Pour ce qui du décret du 26 mai, c'est, par la voix de Barère, au nom du Comité de salut public, un discours dégoulinant de haine vis à vis de l'ennemi incarné de la liberté et de la République qui amena au vote :
« Quel est le peuple, je ne dis pas en Europe, mais sur le globe entier, qui n'ait pas des accusations à former contre ces insulaires ? L'Afrique lui redemande les noirs qu'il a fait périr, et l'Asie les possessions qu'il a envahies ; l'Amérique lui reproche ses malheurs, et l'Europe sa corruption.
L'Anglais ne peut démentir son origine : descendant des Carthaginois et des Phéniciens, il vendait des peaux de bêtes et des esclaves, et ce peuple n'a pas changé son commerce.
César, en abordant dans cette île, n'y trouva qu'une peuplade féroce, se disputant les forêts avec les loups, et menaçant de brûler tous les bâtiments qui tentaient d'y aborder.
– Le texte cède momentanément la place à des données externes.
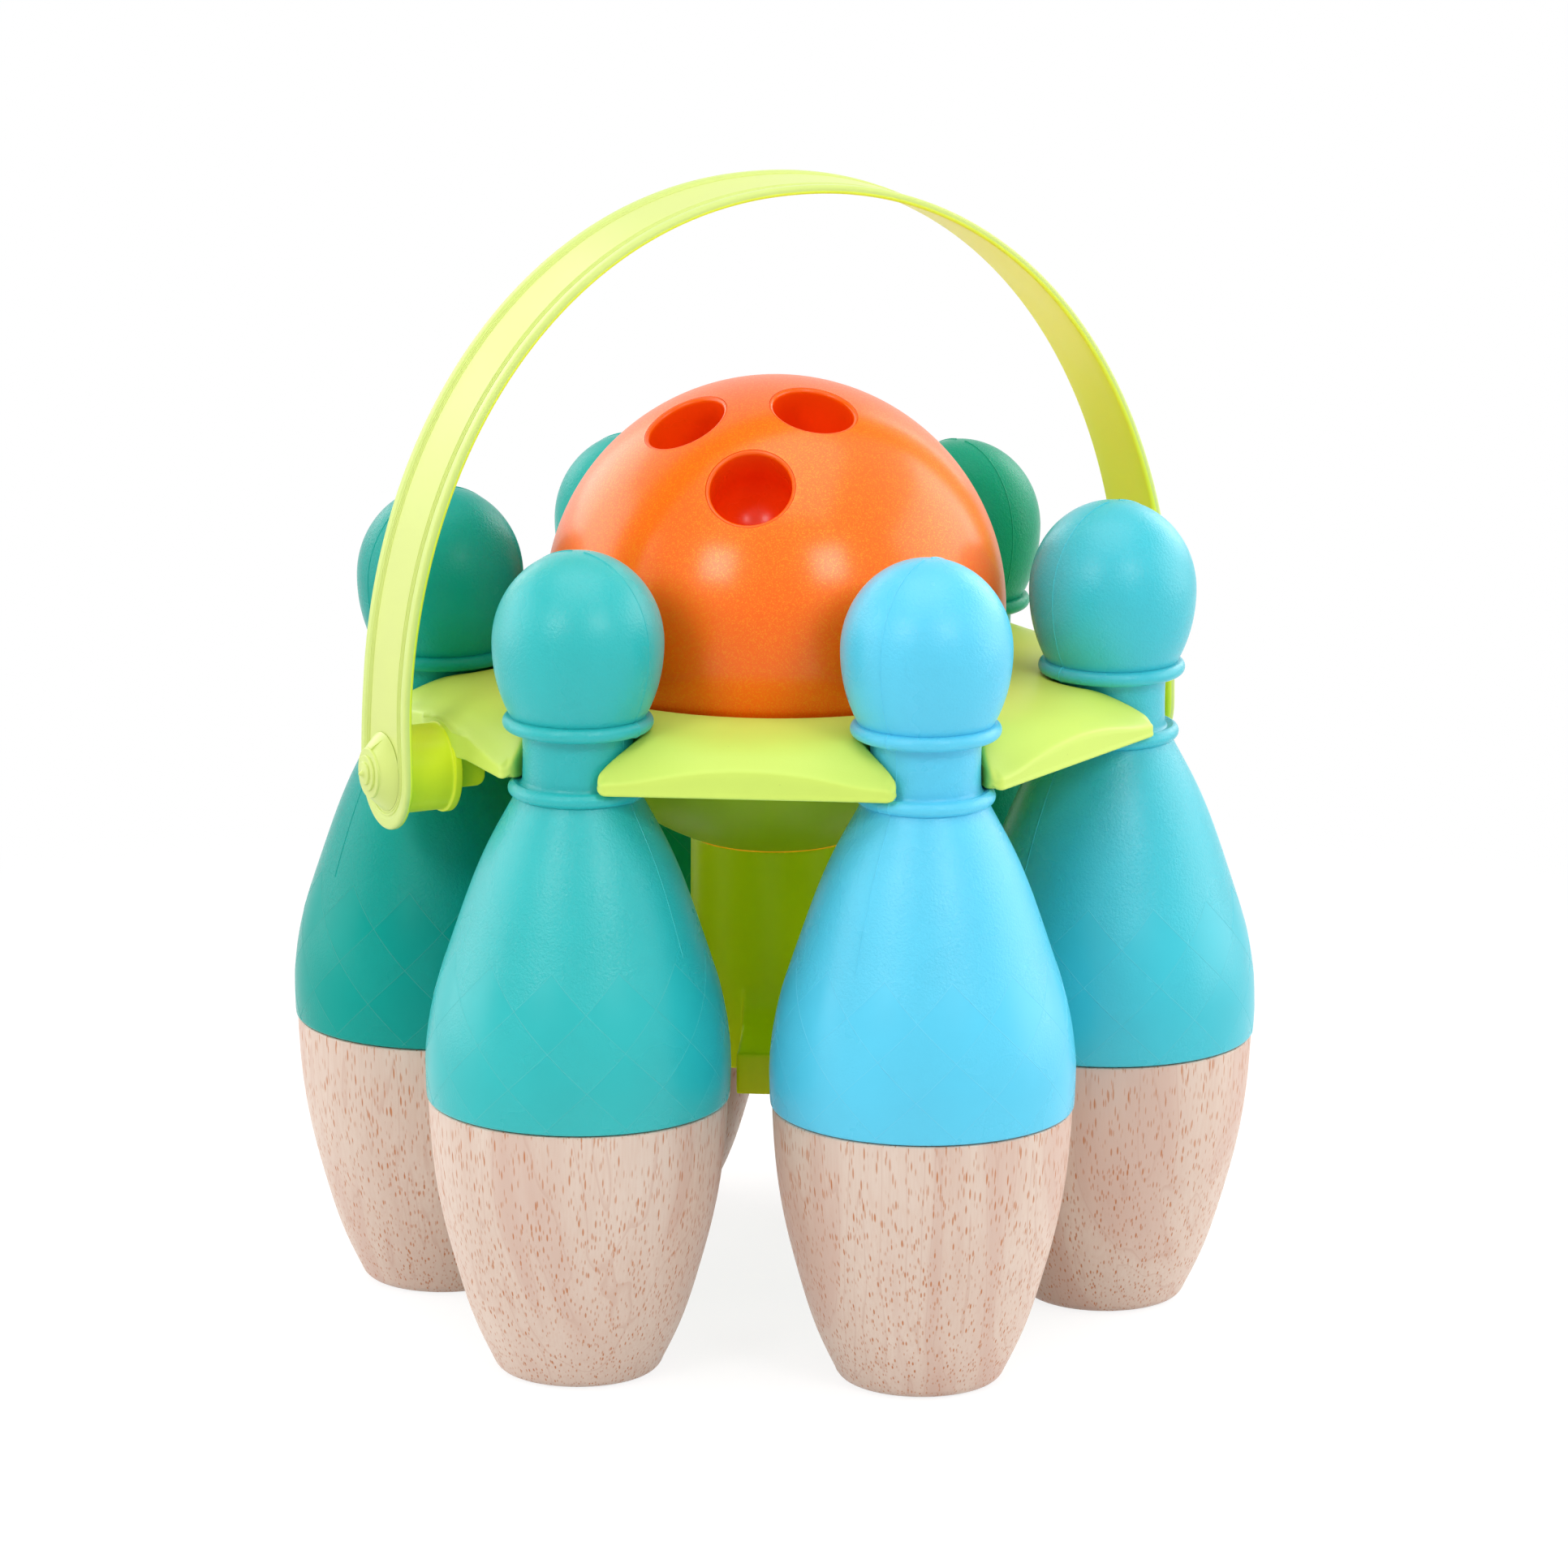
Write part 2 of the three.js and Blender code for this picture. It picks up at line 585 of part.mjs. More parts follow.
function makeBracket() {
  const turnedPart = turnedAboutX(
    [
      [0, FLANGE_BACK],
      [FLANGE_RADIUS, FLANGE_BACK],
      [FLANGE_RADIUS, DRUM_BACK],
      [DRUM_RADIUS, DRUM_BACK],
      [DRUM_RADIUS, DRUM_FACE],
      [0, DRUM_FACE],
    ],
    SMALL_SEGMENTS,
  );
  const boreEnd = DRUM_FACE - POST_DEPTH - FIT_GAP;
  const bore = rodAboutX(POST_RADIUS + FIT_GAP, boreEnd, DRUM_FACE + CUT_OVERRUN);
  return turnedPart
    .translate([0, 0, PIVOT_HEIGHT])
    .add(makeLug(0))
    .subtract(bore.translate([0, 0, PIVOT_HEIGHT]));
}

// Points of the strap's arch in X and Z, over the pivot axis
function archPoints(halfSpan, rise) {
  const power = 2 / CROWN_POWER;
  const points = [];
  for (let i = 0; i <= STRAP_STEPS; i += 1) {
    const angle = (Math.PI * i) / STRAP_STEPS;
    const along = Math.sign(Math.cos(angle)) * Math.abs(Math.cos(angle)) ** power;
    const up = Math.abs(Math.sin(angle)) ** power;
    points.push(new THREE.Vector2(halfSpan * along, STRAP_STRAIGHT + (rise - STRAP_STRAIGHT) * up));
  }
  return points;
}

function makeStrap() {
  const shape = new THREE.Shape([
    new THREE.Vector2(STRAP_FACE, 0),
    ...archPoints(STRAP_FACE, STRAP_RISE),
    new THREE.Vector2(-STRAP_FACE, 0),
    new THREE.Vector2(-STRAP_BACK, 0),
    ...archPoints(STRAP_BACK, STRAP_RISE - STRAP_THICKNESS).reverse(),
    new THREE.Vector2(STRAP_BACK, 0),
  ]);
  let strap = crossPrism(shape, STRAP_WIDTH);
  const end = rodAboutX(STRAP_END_RADIUS, STRAP_BACK, STRAP_FACE);
  const hole = rodAboutX(POST_RADIUS + FIT_GAP, STRAP_BACK - CUT_OVERRUN, STRAP_FACE + CUT_OVERRUN);
  for (const turn of [0, 180]) {
    strap = strap.add(end.rotate([0, 0, turn])).subtract(hole.rotate([0, 0, turn]));
  }
  return toGeometry(strap);
}

// Stud: post through the strap and into the drum, with a stepped cone outside
function makeStud() {
  const seat = STRAP_FACE + FIT_GAP;
  const knob = seat + CONE_HEIGHT;
  const tip = DRUM_FACE - POST_DEPTH;
  const steps = knobRadiusShares.map((share, i) => [
    share * KNOB_RADIUS,
    knob + knobHeightShares[i] * KNOB_HEIGHT,
  ]);
  const outline = [
    [0, tip],
    [POST_RADIUS, tip],
    [POST_RADIUS, seat],
    [CONE_RADIUS, seat],
    ...steps,
    [0, knob + KNOB_HEIGHT + NUB_HEIGHT],
  ];
  return turnedAboutX(outline, SMALL_SEGMENTS);
}

// Puts a left and a right copy of a solid made for the +X side into a group
function addPair(group, name, solid, material) {
  group.add(makeNode(`${name}_left`, toGeometry(solid.rotate([0, 0, 180])), material));
  group.add(makeNode(`${name}_right`, toGeometry(solid), material));
}

function makeCarrier() {
  const carrier = new THREE.Group();
  carrier.add(makeTray(), makeColumn());
  addPair(carrier, "pivot_bracket", makeBracket(), lime);
  return carrier;
}

function makeHandle() {
  const handle = new THREE.Group();
  handle.position.set(0, 0, PIVOT_HEIGHT);
  handle.add(makeNode("handle_strap", makeStrap(), paleLime));
  addPair(handle, "handle_stud", makeStud(), paleLime);
  return handle;
}

const bowlingSet = new THREE.Group();
bowlingSet.add(makeCarrier(), makeHandle(), makeBall(), makePins());

export default bowlingSet;
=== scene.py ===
"""Toy bowling set: looks of the pins, the ball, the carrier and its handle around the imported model."""

import math

import bmesh
import bpy
import numpy as np
from bpy.props import FloatProperty, FloatVectorProperty, PointerProperty
from mathutils import Euler, Matrix, Vector


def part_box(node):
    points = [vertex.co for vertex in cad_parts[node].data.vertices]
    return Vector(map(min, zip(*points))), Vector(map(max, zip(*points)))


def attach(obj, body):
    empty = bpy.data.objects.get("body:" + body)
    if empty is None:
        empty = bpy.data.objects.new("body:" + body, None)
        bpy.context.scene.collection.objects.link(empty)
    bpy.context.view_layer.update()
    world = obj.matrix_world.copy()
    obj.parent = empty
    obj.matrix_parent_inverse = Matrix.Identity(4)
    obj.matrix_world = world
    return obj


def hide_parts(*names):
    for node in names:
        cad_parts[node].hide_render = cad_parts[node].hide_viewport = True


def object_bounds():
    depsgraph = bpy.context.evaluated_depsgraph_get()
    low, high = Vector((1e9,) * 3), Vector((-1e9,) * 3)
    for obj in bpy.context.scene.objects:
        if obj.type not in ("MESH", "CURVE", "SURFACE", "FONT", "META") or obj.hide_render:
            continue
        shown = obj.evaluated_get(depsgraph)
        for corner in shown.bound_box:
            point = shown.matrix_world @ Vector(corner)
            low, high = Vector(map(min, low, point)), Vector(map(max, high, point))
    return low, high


bl_info = {
    "name": "Toy Bowling Set",
    "version": (1, 0, 0),
    "blender": (4, 5, 0),
    "location": "View3D > Sidebar > Bowling",
    "description": "Builds a toy bowling set: pins, ball, carrier and handle",
    "category": "Object",
}

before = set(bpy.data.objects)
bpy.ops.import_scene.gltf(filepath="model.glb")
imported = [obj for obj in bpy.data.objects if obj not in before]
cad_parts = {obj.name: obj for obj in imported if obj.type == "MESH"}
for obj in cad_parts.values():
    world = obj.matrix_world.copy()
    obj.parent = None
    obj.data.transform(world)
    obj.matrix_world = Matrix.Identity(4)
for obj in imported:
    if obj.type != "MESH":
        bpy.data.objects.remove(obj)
CAD_LOW, CAD_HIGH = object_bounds()
MM = 0.001
PIN_COUNT = 6
PITCH = 2 * math.pi / PIN_COUNT
FIRST_PIN_ANGLE = -math.pi / 2

# Pin, in millimetres
PIN_SEGMENTS = 144
SPLIT_HEIGHT = 68.9
NECK_HEIGHT = 146.2
NECK_LENGTH = 16.4
NECK_FILLET = 1.0
NECK_WAIST = 0.12
LOWER_RING_RADIUS = 17.0
UPPER_RING_RADIUS = 18.3
RING_ROUND = 1.85
HEAD_LIFT = 19.4
HEAD_RISE = 22.3
HEAD_TAPER = 29.0
SHELL_WALL = 2.2
EDGE_ROUND = 0.8
WOOD_INSET = 0.45
WOOD_CHAMFER = 0.55
FOOT_ROUND = 4.8
FOOT_TAPER = 24.0
TENON_HEIGHT = 8.0
TENON_GAP = 0.3
body_height_shares = [0, 0.08, 0.17, 0.27, 0.38, 0.47, 0.55, 0.65, 0.75, 0.835, 0.917, 0.97, 1.05]
body_radius_shares = [0.525, 0.677, 0.796, 0.9, 0.97, 0.995, 0.999, 0.94, 0.818, 0.702, 0.562, 0.45, 0.29]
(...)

Sa civilisation successive, ses guerres civiles et ses guerres maritimes ont toutes porté le caractère de cette origine sauvage.
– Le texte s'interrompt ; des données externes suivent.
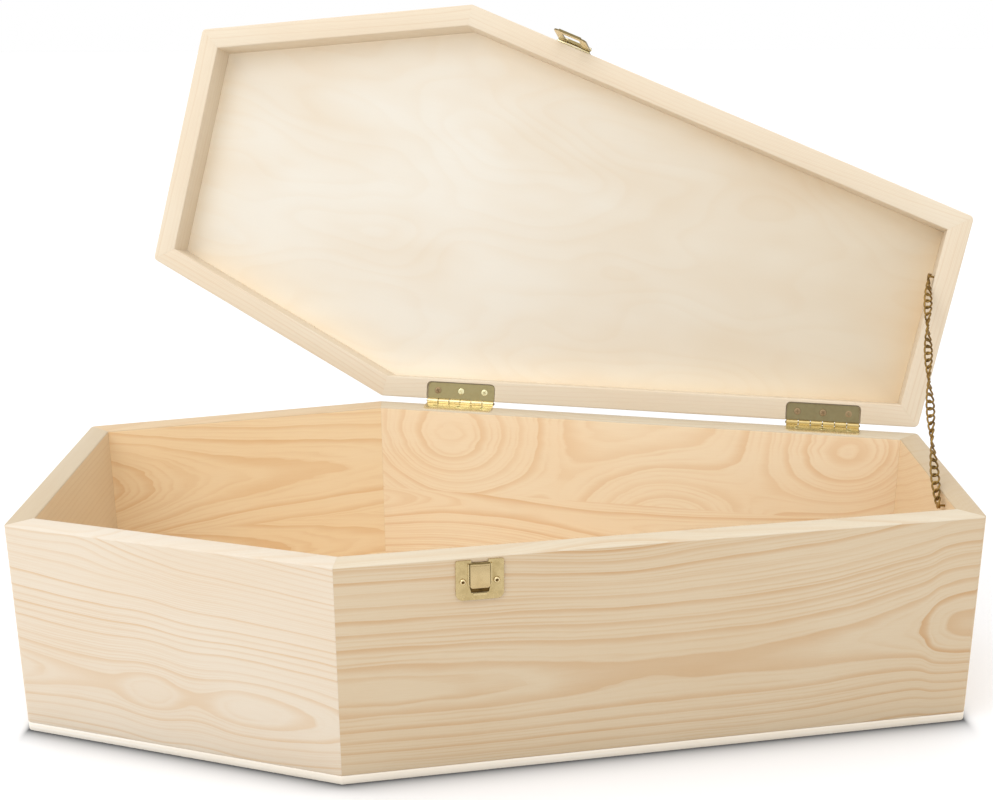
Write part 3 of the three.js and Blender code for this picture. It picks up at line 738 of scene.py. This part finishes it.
# colour, stain, roughness, share of stain, depth of the scratches
brassLooks = {
    "catch": ((184, 163, 116), (152, 130, 84), 0.22, 0.6, 0.00003),
    "tongue": ((184, 161, 116), (152, 128, 82), 0.2, 0.5, 0.00003),
    "hasp": ((214, 200, 160), (176, 160, 116), 0.18, 0.4, 0.00001),
    # edge is a dark copy of the brass: painted shade on the sides of the catch parts; the hinge pins take it
    # too
    "edge": ((120, 104, 66), (86, 70, 38), 0.3, 0.6, 0.00003),
    # slot is darker still: painted shade in the hollows of the catch plate and in the dimples of the nail
    # heads
    "slot": ((104, 80, 42), (70, 50, 22), 0.5, 0.6, 0.00003),
    # leaf and knuckle are lit copies of the hinge brass and footKnuckle a darker copy: painted light and
    # shade
    "leaf": ((228, 216, 180), (188, 170, 120), 0.2, 0.4, 0.000005),
    "knuckle": ((212, 194, 144), (172, 148, 96), 0.2, 0.4, 0.000005),
    "footKnuckle": ((184, 161, 106), (136, 112, 64), 0.24, 0.5, 0.000005),
    "nail": ((206, 186, 142), (160, 136, 90), 0.2, 0.4, 0.00001),
    # headLeaf and footLeaf, on the lid's leaves, are darker copies still: painted shade and painted
    # reflection of the dark mortise
    "headLeaf": ((150, 138, 96), (118, 104, 64), 0.3, 0.6, 0.00003),
    "footLeaf": ((128, 117, 82), (98, 86, 56), 0.32, 0.6, 0.00003),
    # screw is the lit copy for the screws that catch the light, the next one a darker copy: painted highlight
    # and painted shade
    "screw": ((232, 222, 176), (190, 168, 108), 0.16, 0.3, 0.00002),
    "shadedScrew": ((152, 128, 94), (118, 92, 62), 0.3, 0.5, 0.00003),
    "chain": ((146, 116, 64), (66, 46, 22), 0.28, 0.8, 0.00003),
}
brass = {kind: metal(kind + "Brass", *look) for kind, look in brassLooks.items()}


# ---- hinges, in their own frame: x along the pin, y outwards from the wall, z up from the box rim
def knuckleSpans(owner):
    step = hinge["length"] / hinge["knuckles"]
    return [(i * step - hinge["length"] / 2, (i + 1) * step - hinge["length"] / 2)
            for i in range(hinge["knuckles"]) if i % 2 == owner]


def screwTurn(owner, x):
    height = hinge["sheet"] if owner else 2 * hinge["above"] - hinge["sheet"]
    place = Matrix.Translation((x, -hinge["screwIn"], height))
    return place if owner else place @ Matrix.Rotation(math.pi, 4, "X")


# owner 0 is the lid's leaf, 1 the box's
def hingeLeaf(owner):
    half, sheet, barrel = hinge["length"] / 2, hinge["sheet"], hinge["barrel"]
    low = 0.0 if owner else 2 * hinge["above"] - sheet
    outline = softRectangle(-half, half, -hinge["reach"], hinge["behind"], hinge["corner"], 0.1)
    plate = prism(outline, low, low + sheet)
    axis = (hinge["behind"], hinge["above"])
    adds = [rod(barrel, start, end, *axis, ease=0.3) for start, end in knuckleSpans(owner)]
    cuts = [rod(hinge["pin"] + hinge["clear"], -half - 1, half + 1, *axis)]
    wall, gap = axis[0] - barrel - hinge["clear"], hinge["gap"]
    for start, end in knuckleSpans(1 - owner):
        cuts.append(block((start - gap, wall, axis[1] - 3), (end + gap, axis[0] + 3, axis[1] + 3)))
    wide = hinge["headRadius"] + 0.15
    for step in (-1, 0, 1):
        hole = turned([(0, -3), (1.2, -3), (1.2, -hinge["headDepth"]), (wide, 0), (wide, 1.0), (0, 1.0)])
        cuts.append(moved(hole, screwTurn(owner, step * hinge["screwStep"])))
    return carve("hingeLeaf", plate, adds, cuts, soften=0.14)


# countersunk screw with a cross recess
def crossScrew():
    head, shank, long = hinge["headRadius"], hinge["shank"], hinge["screwLength"]
    body = turned([(0, -long), (0.35, -long + 1.2), (shank, -long + 2.6), (shank, -hinge["headDepth"]),
                   (head - 0.05, -0.12), (head - 0.12, 0.0), (1.4, 0.14), (0, 0.18)])
    arms = [block((-1.25, -0.24, -0.75), (1.25, 0.24, 1)), block((-0.24, -1.25, -0.75), (0.24, 1.25, 1))]
    return carve("crossScrew", body, cuts=arms)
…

Dans l'Inde, l'Anglais a acheté les chefs du pays quand il n'a pu les opprimer ou s'en saisir.
Dans le Bengale, il a fait mourir de faim, par les ordres du lord Clive, plusieurs millions d'hommes, pour en conquérir un petit nombre échappés à son projet de famine, exécuté avec une cruauté froide comme son caractère national. Il aima mieux régner sur un cimetière, plutôt que de ne pas en asservir les habitants.
Dans l'Amérique, aux Antilles, il a fait faire des progrès à la traite des noirs, et consacré des milliers d'hommes à ce commerce infâme.
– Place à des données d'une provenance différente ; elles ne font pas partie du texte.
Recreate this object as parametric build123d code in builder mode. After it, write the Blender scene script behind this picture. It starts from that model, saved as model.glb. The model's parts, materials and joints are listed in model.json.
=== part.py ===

Dans l'Amérique septentrionale, l'Anglais a fait ravager les côtes, détruit les ports, brûlé les villes et massacré les habitants des campagnes. Il a forcé les Américains faits prisonniers en pleine mer à porter les armes contre leur patrie, à devenir les bourreaux de leurs amis et de leurs frères, ou à périr eux-mêmes par des mains si chères.
Il a couvert les Américains de trahisons, corrompu leurs chefs, salarié des criminels condamnés, acheté des seigneurs et des princes d'Allemagne des soldats comme des troupeaux, et corrompu l'humanité des sauvages, au point de les faire sortir de leur tactique ordinaire, et de leur donner une récompense pour chaque crâne d'homme libre qu'ils apporteraient au commandant anglais.
Dans l'Acadie, l'Anglais a fait périr les Français neutres de cette colonie, pour qu'ils ne retournassent pas à la mère patrie.
Voilà pourtant le peuple dont nos troupes ménagent les soldats, et dont nos baïonnettes semblent respecter la vie : ces ménagements sont un crime envers la liberté ; ils sont un mal pour la République.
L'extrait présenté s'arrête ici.